- **What you are asked to do**
Quote the full listing word for word.

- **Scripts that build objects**

>>>>

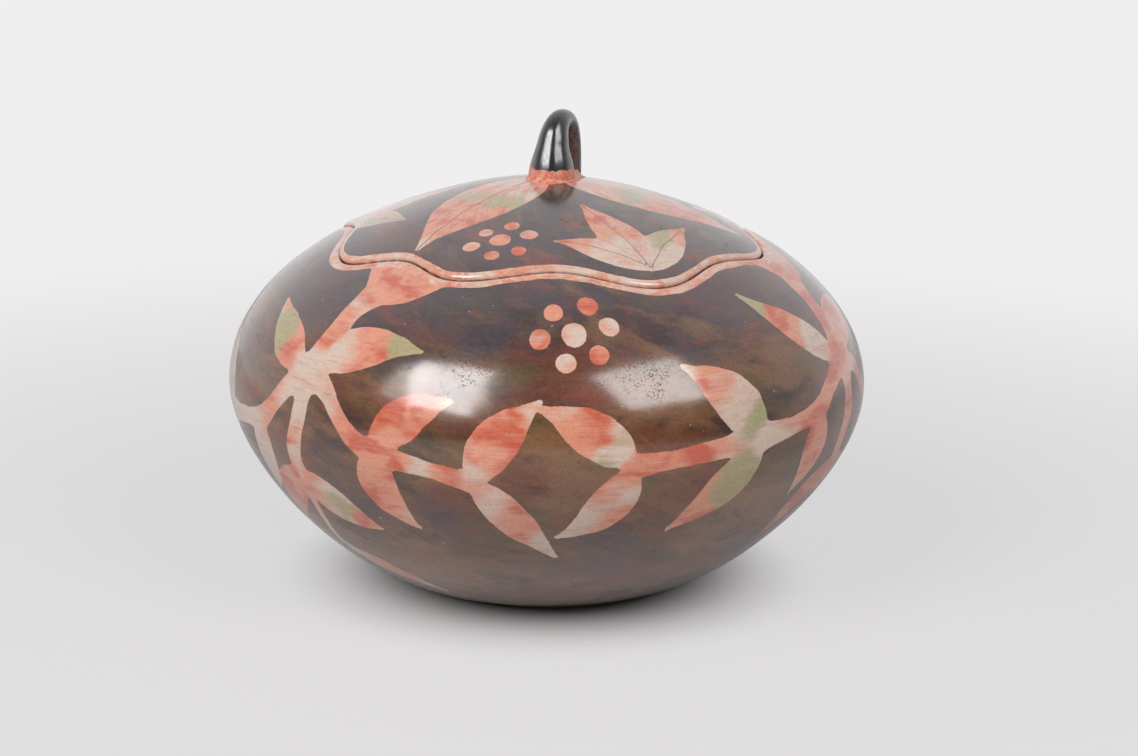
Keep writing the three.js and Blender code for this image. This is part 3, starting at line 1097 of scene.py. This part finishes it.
def marbled(finish, strokes):
    cream_lean = finish.attribute("cream_lean")
    sage_lean = finish.attribute("sage_lean")
    patch = (0.05, 0.05, 0.09)
    drawn = finish.swing(finish.noise(strokes, (0.05, 0.05, 0.7), 3.1, 3, 0.6), 0.2)
    to_cream = finish.plus(finish.noise(strokes, patch, 7.7, 1, 0.5, 0.4), drawn)
    to_cream = finish.plus(to_cream, cream_lean)
    to_sage = finish.plus(finish.noise(strokes, patch, 12.4, 1, 0.5, 0.4), drawn)
    to_sage = finish.plus(to_sage, sage_lean)
    to_peach = finish.plus(finish.noise(strokes, (0.07, 0.07, 0.12), 21.9, 2, 0.5, 0.6), drawn)
    to_peach = finish.plus(to_peach, finish.times(cream_lean, 0.3))
    colour = finish.brush(coral, peach, to_peach, 0.3, 0.54)
    colour = finish.brush(colour, cream, to_cream, 0.45, 0.78, 0.92)
    colour = finish.brush(colour, sage, to_sage, 0.55, 0.75, 0.85)
    lines = finish.noise(strokes, (0.06, 0.06, 2.4), 5.5, 3, 0.7)
    colour = finish.brush(colour, cream, lines, 0.5, 0.72, 0.32)
    smoke = finish.noise(strokes, (0.09, 0.09, 0.9), 26.1, 4, 0.65)
    colour = finish.brush(colour, slip_shadow, smoke, 0.5, 0.72, 0.35)
    grain = finish.noise(finish.millimetres, 1.1, 28.4, 3, 0.7)
    return finish.shade(colour, grain, 0.3, 0.62, 0.84)


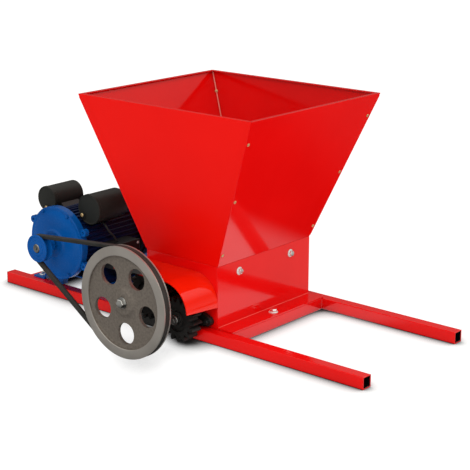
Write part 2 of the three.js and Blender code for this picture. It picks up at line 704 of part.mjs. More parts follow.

<<<<

- **Right answer**
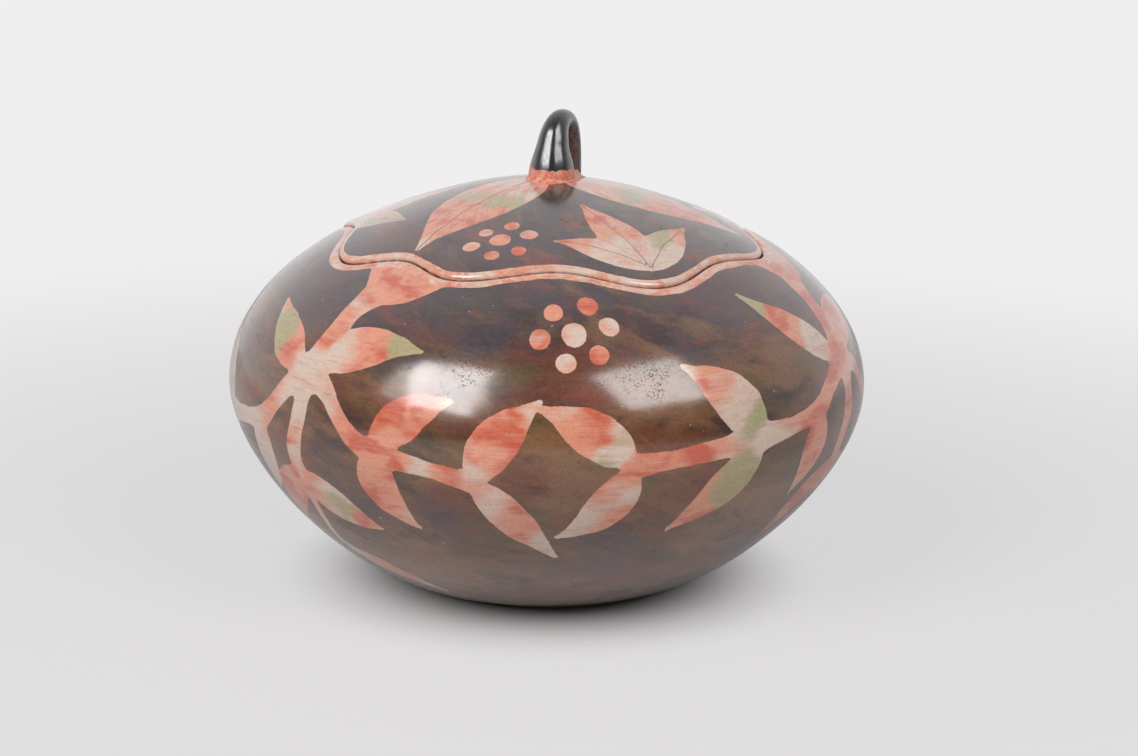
Keep writing the three.js and Blender code for this image. This is part 3, starting at line 1097 of scene.py. This part finishes it.
def marbled(finish, strokes):
    cream_lean = finish.attribute("cream_lean")
    sage_lean = finish.attribute("sage_lean")
    patch = (0.05, 0.05, 0.09)
    drawn = finish.swing(finish.noise(strokes, (0.05, 0.05, 0.7), 3.1, 3, 0.6), 0.2)
    to_cream = finish.plus(finish.noise(strokes, patch, 7.7, 1, 0.5, 0.4), drawn)
    to_cream = finish.plus(to_cream, cream_lean)
    to_sage = finish.plus(finish.noise(strokes, patch, 12.4, 1, 0.5, 0.4), drawn)
    to_sage = finish.plus(to_sage, sage_lean)
    to_peach = finish.plus(finish.noise(strokes, (0.07, 0.07, 0.12), 21.9, 2, 0.5, 0.6), drawn)
    to_peach = finish.plus(to_peach, finish.times(cream_lean, 0.3))
    colour = finish.brush(coral, peach, to_peach, 0.3, 0.54)
    colour = finish.brush(colour, cream, to_cream, 0.45, 0.78, 0.92)
    colour = finish.brush(colour, sage, to_sage, 0.55, 0.75, 0.85)
    lines = finish.noise(strokes, (0.06, 0.06, 2.4), 5.5, 3, 0.7)
    colour = finish.brush(colour, cream, lines, 0.5, 0.72, 0.32)
    smoke = finish.noise(strokes, (0.09, 0.09, 0.9), 26.1, 4, 0.65)
    colour = finish.brush(colour, slip_shadow, smoke, 0.5, 0.72, 0.35)
    grain = finish.noise(finish.millimetres, 1.1, 28.4, 3, 0.7)
    return finish.shade(colour, grain, 0.3, 0.62, 0.84)


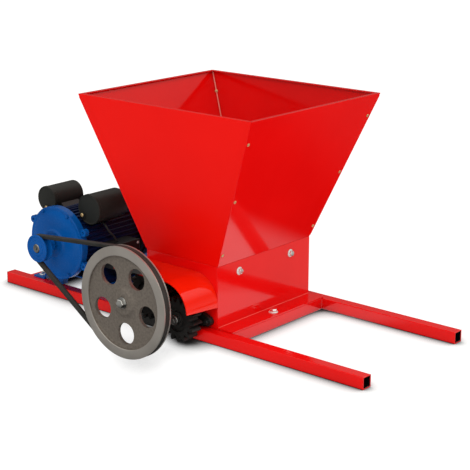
Write part 2 of the three.js and Blender code for this picture. It picks up at line 704 of part.mjs. More parts follow.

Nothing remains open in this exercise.